Dagster & GCP Dataproc
Using this integration, you can manage and interact with Google Cloud Platform's Dataproc service directly from Dagster. This integration allows you to create, manage, and delete Dataproc clusters, and submit and monitor jobs on these clusters.
Installation
pip install dagster-gcp
Examples
from dagster_gcp import DataprocResource
import dagster as dg
dataproc_resource = DataprocResource(
project_id="your-gcp-project-id",
region="your-gcp-region",
cluster_name="your-cluster-name",
cluster_config_yaml_path="path/to/your/cluster/config.yaml",
)
@dg.asset
def my_dataproc_asset(dataproc: DataprocResource):
client = dataproc.get_client()
job_details = {
"job": {
"placement": {"clusterName": dataproc.cluster_name},
}
}
client.submit_job(job_details)
defs = dg.Definitions(
assets=[my_dataproc_asset], resources={"dataproc": dataproc_resource}
)
About Google Cloud Platform Dataproc
Google Cloud Platform's Dataproc is a fully managed and highly scalable service for running Apache Spark, Apache Hadoop, and other open source data processing frameworks.
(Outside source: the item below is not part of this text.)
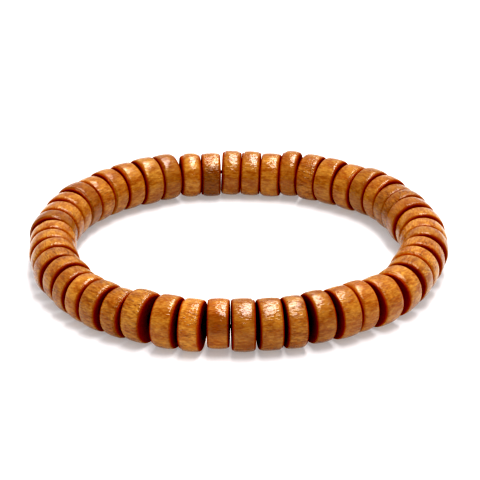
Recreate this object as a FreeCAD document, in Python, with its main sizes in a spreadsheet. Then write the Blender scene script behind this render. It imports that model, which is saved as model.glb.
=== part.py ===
import FreeCAD, Part
import math
import os
import Sketcher

# Beaded stretch bracelet: fifty turned wooden disc beads threaded on one closed loop of elastic cord.
# It lies flat on a table. Lengths are in millimetres and angles in degrees. The origin is the middle of
# the footprint on the table, +Z is up, and the front of the bracelet points to -Y.

# Sizes that every bead shares, and the cord.
SHARED_SIZES = (
    ("hole_diameter", 2.2),
    ("hole_chamfer", 0.2),
    ("rim_crown", 0.08),
    ("cord_diameter", 0.6),
    ("cord_height", 4.15),
)

# A row for each bead, threaded from the front middle to the right, round the back and home. room is the
# spare gap before the next bead. turn swings the bead about the vertical and tip raises its far face.
# lift is how far it hangs above the table, and sway how far it stands out of the ring.
BEAD_COLUMNS = ("diameter", "thickness", "edge", "room", "turn", "tip", "lift", "sway")
BEADS = (
    (8.05, 3.25, 0.50, 0.14, 3.0, 0.5, 0.45, -0.25),
    (8.55, 3.60, 0.60, 0.20, 0.5, 0.0, 0.10, -0.05),
    (8.35, 3.60, 0.60, 0.16, -1.5, 0.0, 0.20, 0.00),
    (8.45, 3.15, 0.55, 0.14, -3.5, 0.0, 0.10, 0.00),
    (8.45, 3.35, 0.65, 0.30, 0.0, 0.0, 0.20, -0.30),
    (8.40, 3.35, 0.40, 0.14, 0.5, 0.0, 0.15, -0.15),
    (8.35, 3.30, 0.75, 0.14, -3.5, 0.0, 0.15, -0.35),
    (8.25, 3.80, 0.60, 0.52, -2.5, 0.0, 0.00, 0.05),
    (8.00, 3.60, 0.60, 0.30, 2.0, 0.0, 0.05, 0.00),
    (8.05, 3.35, 0.65, 0.16, 3.5, 0.0, 0.15, -0.20),
    (8.20, 3.40, 0.70, 0.16, 0.5, 0.0, 0.05, -0.55),
    (8.20, 3.45, 0.65, 0.13, 1.5, 0.0, 0.05, -0.45),
    (8.25, 3.45, 0.70, 0.13, 0.0, 0.0, 0.15, -0.15),
    (8.15, 3.40, 0.75, 0.13, -0.5, 0.0, 0.05, -0.15),
    (8.30, 3.45, 0.65, 0.13, 0.5, 0.0, 0.10, -0.10),
    (8.55, 3.40, 0.70, 0.13, 2.0, 0.0, 0.10, -0.50),
    (8.35, 3.15, 0.75, 0.13, 1.0, -1.0, 0.15, -0.10),
    (8.10, 3.05, 0.60, 0.13, 0.0, -0.5, 0.05, 0.10),
    (8.30, 3.10, 0.65, 0.13, 0.0, -1.0, 0.15, 0.45),
    (8.45, 3.30, 0.70, 0.13, 0.5, 0.0, 0.15, 0.45),
    (8.20, 3.45, 0.65, 0.18, 0.0, 0.0, 0.10, 0.05),
    (8.30, 3.50, 0.60, 0.13, 1.0, 0.0, 0.20, -0.10),
    (8.30, 3.40, 0.65, 0.13, 1.5, 0.0, 0.15, 0.00),
    (8.25, 3.05, 0.75, 0.18, 6.0, 0.0, 0.20, 0.25),
    (7.85, 3.25, 0.60, 0.18, 4.0, 0.5, 0.00, -0.40),
    (8.00, 3.30, 0.60, 0.17, 1.5, 1.5, 0.05, -0.45),
    (8.05, 3.35, 0.75, 0.20, -3.5, 2.0, 0.05, -0.25),
    (7.85, 3.15, 0.50, 0.36, -5.5, 0.5, 0.00, -0.50),
    (7.90, 3.20, 0.90, 0.50, -9.0, 0.0, 0.05, -0.05),
    (8.30, 3.30, 0.80, 0.13, 0.5, 0.0, 0.05, 0.10),
    (8.45, 3.55, 0.70, 0.15, -0.5, 0.0, 0.10, -0.15),
    (8.30, 3.45, 0.65, 0.13, 0.0, 0.5, 0.10, 0.05),
    (8.20, 3.35, 0.60, 0.13, -0.5, 0.0, 0.10, 0.20),
    (8.05, 3.40, 0.70, 0.20, -1.0, 0.0, 0.10, 0.05),
    (8.30, 3.45, 0.65, 0.15, -0.5, 0.0, 0.10, 0.15),
    (8.15, 3.45, 0.75, 0.15, 0.5, 0.5, 0.05, 0.00),
    (8.05, 3.45, 0.70, 0.13, 0.0, 0.0, 0.05, -0.20),
    (8.10, 3.35, 0.65, 0.13, 0.5, 0.0, 0.05, -0.10),
    (8.00, 3.40, 0.75, 0.16, 1.0, 0.0, 0.05, -0.55),
    (8.00, 3.30, 0.70, 0.16, -1.0, 0.0, 0.05, -0.50),
    (8.15, 3.35, 0.80, 0.13, 0.0, 0.0, 0.10, -0.55),
    (8.10, 3.35, 0.60, 0.13, 0.5, 0.0, 0.05, -0.10),
    (8.15, 3.25, 0.65, 0.13, 1.0, 0.5, 0.05, -0.25),
    (7.95, 3.10, 0.60, 0.13, 1.0, 0.0, 0.00, 0.15),
    (8.05, 3.10, 0.80, 0.13, 0.5, 0.0, 0.00, 0.35),
    (8.20, 3.45, 0.75, 0.13, -0.5, -0.5, 0.00, 0.60),
    (8.00, 3.30, 0.70, 0.13, -1.5, 0.5, 0.00, 0.50),
    (8.55, 3.55, 0.75, 0.15, -4.5, 0.0, 0.05, 0.30),
    (8.65, 3.45, 0.65, 0.13, 1.0, 0.0, 0.00, 0.45),
    (8.50, 3.20, 0.60, 0.22, 1.0, 0.0, 0.00, 0.45),
)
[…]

Dataproc simplifies the process of setting up and managing clusters, allowing you to focus on your data processing tasks without worrying about the underlying infrastructure. With Dataproc, you can quickly create clusters, submit jobs, and monitor their progress, all while benefiting from the scalability and reliability of Google Cloud Platform.